GIVEN TASK: Read through the entries below and return each line with the word "before".

>> START INPUT RECORDS

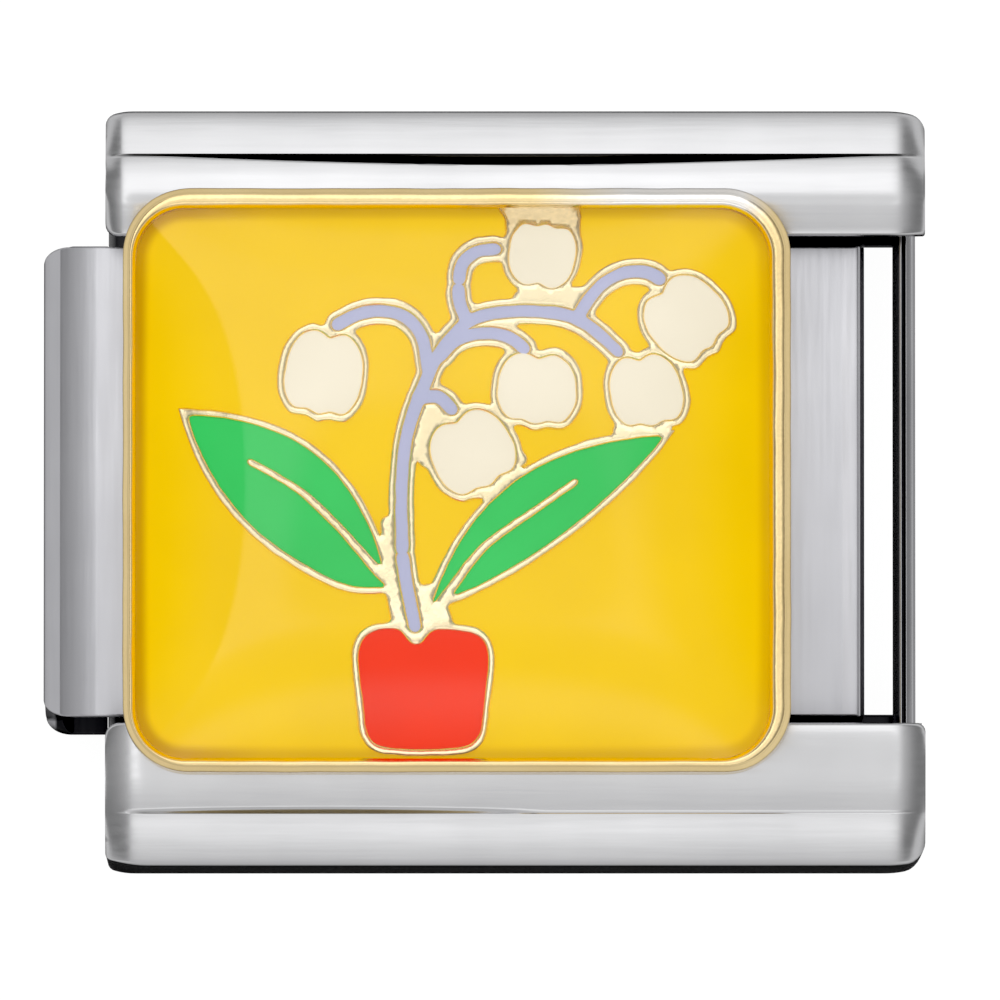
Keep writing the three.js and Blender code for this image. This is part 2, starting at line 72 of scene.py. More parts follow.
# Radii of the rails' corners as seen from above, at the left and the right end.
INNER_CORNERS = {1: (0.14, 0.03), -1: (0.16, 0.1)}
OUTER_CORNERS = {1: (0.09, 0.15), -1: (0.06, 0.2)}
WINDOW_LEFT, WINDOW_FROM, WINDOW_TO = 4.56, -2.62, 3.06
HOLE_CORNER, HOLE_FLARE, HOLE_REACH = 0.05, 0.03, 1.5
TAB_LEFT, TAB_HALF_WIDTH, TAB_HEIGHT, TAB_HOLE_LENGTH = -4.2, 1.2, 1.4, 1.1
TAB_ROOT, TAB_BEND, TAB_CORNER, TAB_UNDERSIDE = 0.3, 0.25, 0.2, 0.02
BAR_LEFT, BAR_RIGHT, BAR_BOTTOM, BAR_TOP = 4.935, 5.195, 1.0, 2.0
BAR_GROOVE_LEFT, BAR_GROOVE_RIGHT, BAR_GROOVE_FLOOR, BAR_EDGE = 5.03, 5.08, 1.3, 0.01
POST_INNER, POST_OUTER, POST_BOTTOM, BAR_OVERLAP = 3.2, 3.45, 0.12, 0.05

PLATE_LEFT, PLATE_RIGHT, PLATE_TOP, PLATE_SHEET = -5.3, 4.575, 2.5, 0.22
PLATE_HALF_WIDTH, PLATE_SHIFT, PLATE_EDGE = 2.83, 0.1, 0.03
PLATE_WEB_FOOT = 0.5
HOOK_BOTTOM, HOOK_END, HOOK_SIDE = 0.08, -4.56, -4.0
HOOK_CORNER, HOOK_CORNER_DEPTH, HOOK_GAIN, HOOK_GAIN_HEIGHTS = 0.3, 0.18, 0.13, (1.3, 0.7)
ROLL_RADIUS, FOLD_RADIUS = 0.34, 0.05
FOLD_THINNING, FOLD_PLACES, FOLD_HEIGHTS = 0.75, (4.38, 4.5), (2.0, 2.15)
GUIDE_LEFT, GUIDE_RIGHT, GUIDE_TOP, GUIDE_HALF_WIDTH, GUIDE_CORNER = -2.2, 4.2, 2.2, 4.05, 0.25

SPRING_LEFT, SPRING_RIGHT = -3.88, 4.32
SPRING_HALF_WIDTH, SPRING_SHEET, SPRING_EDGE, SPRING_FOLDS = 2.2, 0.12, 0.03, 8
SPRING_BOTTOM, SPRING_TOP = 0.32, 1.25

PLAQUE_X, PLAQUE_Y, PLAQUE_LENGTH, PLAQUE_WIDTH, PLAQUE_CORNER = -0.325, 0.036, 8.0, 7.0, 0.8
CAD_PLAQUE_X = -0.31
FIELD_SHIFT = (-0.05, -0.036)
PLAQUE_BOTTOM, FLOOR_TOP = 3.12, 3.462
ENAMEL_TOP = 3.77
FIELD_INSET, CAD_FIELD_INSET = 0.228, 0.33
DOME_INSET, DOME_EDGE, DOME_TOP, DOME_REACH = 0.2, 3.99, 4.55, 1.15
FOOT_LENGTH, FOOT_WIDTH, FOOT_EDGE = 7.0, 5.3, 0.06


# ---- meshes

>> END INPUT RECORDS
>> START INPUT RECORDS

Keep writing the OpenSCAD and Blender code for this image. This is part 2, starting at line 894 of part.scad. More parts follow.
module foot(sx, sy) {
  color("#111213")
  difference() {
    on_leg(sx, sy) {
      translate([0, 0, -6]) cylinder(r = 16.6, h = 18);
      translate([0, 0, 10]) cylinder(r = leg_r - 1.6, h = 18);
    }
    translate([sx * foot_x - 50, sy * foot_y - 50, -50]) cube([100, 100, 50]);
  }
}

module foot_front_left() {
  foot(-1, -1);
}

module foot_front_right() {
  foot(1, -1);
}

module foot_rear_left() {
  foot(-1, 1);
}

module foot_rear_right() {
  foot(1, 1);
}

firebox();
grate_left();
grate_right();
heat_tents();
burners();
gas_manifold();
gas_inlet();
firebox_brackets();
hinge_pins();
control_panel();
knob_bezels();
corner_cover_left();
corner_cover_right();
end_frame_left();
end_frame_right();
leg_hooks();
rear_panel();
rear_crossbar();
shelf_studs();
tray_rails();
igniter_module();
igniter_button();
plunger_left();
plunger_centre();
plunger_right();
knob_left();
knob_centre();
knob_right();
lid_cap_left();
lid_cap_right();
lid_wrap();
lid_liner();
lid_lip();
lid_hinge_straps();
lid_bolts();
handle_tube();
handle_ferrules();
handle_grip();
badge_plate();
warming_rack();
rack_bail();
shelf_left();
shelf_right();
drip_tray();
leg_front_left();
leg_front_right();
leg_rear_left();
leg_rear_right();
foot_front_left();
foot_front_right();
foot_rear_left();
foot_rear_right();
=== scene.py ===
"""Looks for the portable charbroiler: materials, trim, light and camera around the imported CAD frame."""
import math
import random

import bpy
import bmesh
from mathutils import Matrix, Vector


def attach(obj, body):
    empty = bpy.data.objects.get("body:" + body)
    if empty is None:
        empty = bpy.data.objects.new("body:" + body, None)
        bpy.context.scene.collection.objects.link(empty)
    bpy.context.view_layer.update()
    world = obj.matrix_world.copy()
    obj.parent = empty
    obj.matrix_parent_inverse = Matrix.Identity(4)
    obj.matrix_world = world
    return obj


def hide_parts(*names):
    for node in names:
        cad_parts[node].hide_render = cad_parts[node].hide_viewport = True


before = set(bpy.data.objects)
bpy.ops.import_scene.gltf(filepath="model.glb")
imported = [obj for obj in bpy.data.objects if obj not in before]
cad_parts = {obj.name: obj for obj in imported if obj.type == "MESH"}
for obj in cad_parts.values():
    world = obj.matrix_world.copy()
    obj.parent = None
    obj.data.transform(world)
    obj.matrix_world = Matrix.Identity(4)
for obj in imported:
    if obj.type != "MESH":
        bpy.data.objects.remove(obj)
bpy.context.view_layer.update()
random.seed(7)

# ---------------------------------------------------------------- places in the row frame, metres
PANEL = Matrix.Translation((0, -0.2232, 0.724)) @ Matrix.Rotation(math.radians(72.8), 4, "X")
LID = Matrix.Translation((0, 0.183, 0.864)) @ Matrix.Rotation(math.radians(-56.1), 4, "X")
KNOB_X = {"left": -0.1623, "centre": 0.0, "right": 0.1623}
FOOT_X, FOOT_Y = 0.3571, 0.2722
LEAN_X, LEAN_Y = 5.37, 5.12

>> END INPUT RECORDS

COMPLETE OUTPUT:
before = set(bpy.data.objects)
imported = [obj for obj in bpy.data.objects if obj not in before]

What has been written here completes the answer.